= Task input =
--------------------
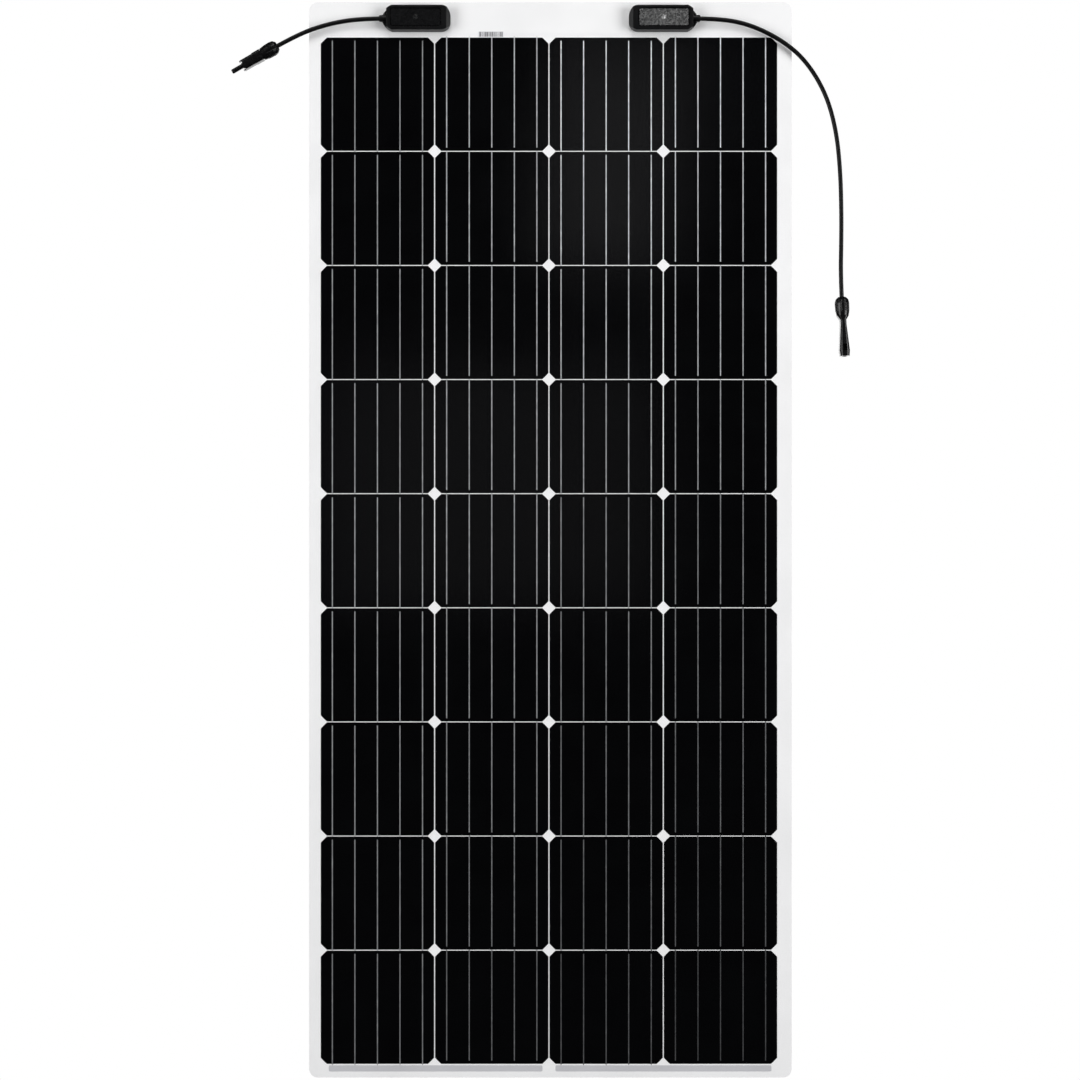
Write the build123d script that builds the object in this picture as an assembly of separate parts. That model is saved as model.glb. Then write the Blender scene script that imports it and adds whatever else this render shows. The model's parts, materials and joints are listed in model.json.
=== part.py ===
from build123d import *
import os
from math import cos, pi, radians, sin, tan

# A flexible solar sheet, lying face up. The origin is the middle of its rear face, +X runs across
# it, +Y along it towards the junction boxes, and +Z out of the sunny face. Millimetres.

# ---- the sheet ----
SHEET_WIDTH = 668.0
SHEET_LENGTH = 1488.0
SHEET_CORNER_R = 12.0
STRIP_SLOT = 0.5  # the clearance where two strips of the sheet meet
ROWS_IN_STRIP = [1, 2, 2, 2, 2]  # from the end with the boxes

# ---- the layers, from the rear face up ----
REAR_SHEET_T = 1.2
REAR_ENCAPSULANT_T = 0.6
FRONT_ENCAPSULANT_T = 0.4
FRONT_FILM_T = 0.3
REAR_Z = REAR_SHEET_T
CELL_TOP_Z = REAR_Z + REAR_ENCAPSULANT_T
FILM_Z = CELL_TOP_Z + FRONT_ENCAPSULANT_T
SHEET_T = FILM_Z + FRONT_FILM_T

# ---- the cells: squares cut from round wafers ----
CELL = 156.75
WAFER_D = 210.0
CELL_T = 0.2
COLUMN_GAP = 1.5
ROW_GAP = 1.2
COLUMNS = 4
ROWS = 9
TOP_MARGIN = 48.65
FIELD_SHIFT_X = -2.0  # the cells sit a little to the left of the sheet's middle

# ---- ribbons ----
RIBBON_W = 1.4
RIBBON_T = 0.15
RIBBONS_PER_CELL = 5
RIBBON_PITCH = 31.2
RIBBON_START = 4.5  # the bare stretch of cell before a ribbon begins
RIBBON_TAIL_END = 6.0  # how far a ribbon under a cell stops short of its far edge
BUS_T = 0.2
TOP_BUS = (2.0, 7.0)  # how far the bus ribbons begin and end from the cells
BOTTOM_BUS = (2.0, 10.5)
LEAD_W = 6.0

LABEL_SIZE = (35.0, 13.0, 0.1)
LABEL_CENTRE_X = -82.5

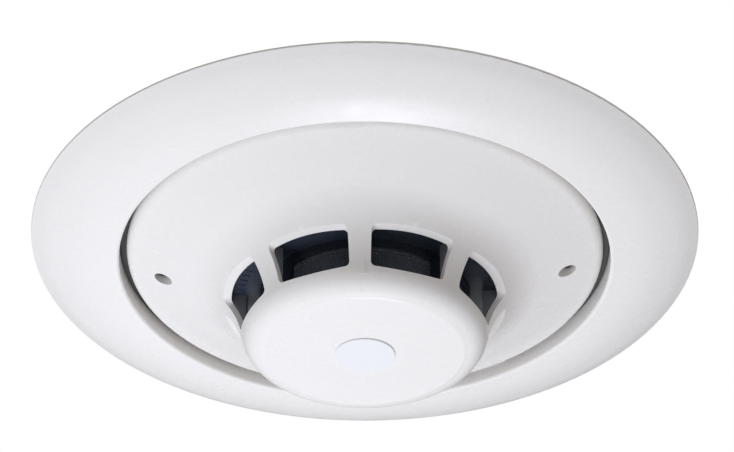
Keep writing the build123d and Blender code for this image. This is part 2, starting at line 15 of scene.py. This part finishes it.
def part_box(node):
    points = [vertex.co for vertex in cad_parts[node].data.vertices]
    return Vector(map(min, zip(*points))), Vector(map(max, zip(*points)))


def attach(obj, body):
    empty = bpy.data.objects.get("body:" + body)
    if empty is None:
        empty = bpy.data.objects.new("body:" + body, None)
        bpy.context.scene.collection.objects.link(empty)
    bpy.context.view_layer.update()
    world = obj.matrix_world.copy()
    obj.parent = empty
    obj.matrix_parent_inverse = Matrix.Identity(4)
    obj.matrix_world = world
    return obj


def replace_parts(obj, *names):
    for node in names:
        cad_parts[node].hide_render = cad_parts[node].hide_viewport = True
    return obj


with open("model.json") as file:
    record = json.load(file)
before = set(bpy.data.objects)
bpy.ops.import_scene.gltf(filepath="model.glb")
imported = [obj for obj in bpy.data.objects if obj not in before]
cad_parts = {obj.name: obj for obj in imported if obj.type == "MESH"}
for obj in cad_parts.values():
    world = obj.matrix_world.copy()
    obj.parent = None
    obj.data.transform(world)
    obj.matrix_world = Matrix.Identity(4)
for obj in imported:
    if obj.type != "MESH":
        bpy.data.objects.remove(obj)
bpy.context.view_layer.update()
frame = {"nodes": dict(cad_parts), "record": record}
--------------------
= The problem =
All lines from the beginning of the material above through the one with "ROWS_IN_STRIP = [1, 2, 2, 2, 2]" need to be returned exactly; please return those and only those.

= The reply =
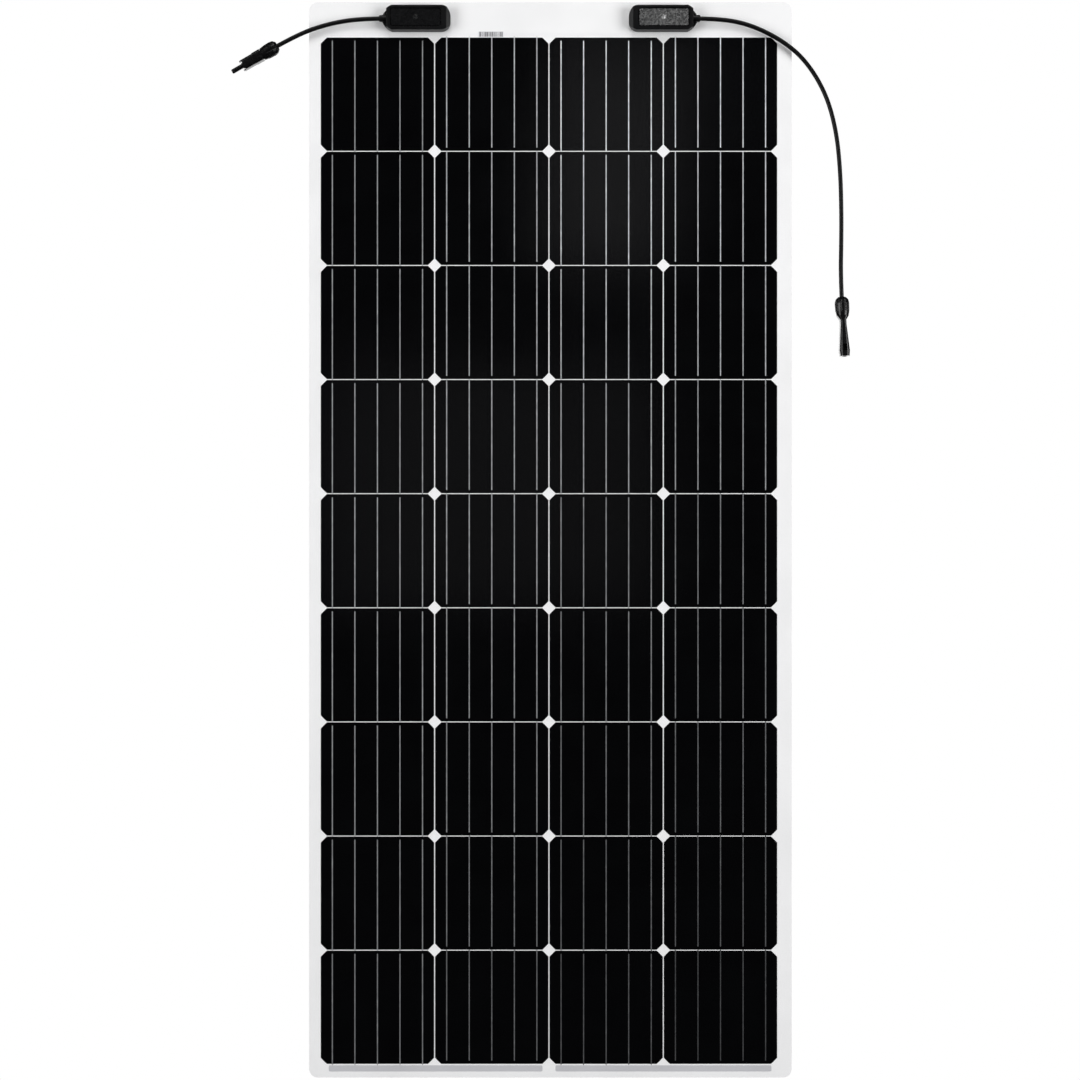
Write the build123d script that builds the object in this picture as an assembly of separate parts. That model is saved as model.glb. Then write the Blender scene script that imports it and adds whatever else this render shows. The model's parts, materials and joints are listed in model.json.
=== part.py ===
from build123d import *
import os
from math import cos, pi, radians, sin, tan

# A flexible solar sheet, lying face up. The origin is the middle of its rear face, +X runs across
# it, +Y along it towards the junction boxes, and +Z out of the sunny face. Millimetres.

# ---- the sheet ----
SHEET_WIDTH = 668.0
SHEET_LENGTH = 1488.0
SHEET_CORNER_R = 12.0
STRIP_SLOT = 0.5  # the clearance where two strips of the sheet meet
ROWS_IN_STRIP = [1, 2, 2, 2, 2]  # from the end with the boxes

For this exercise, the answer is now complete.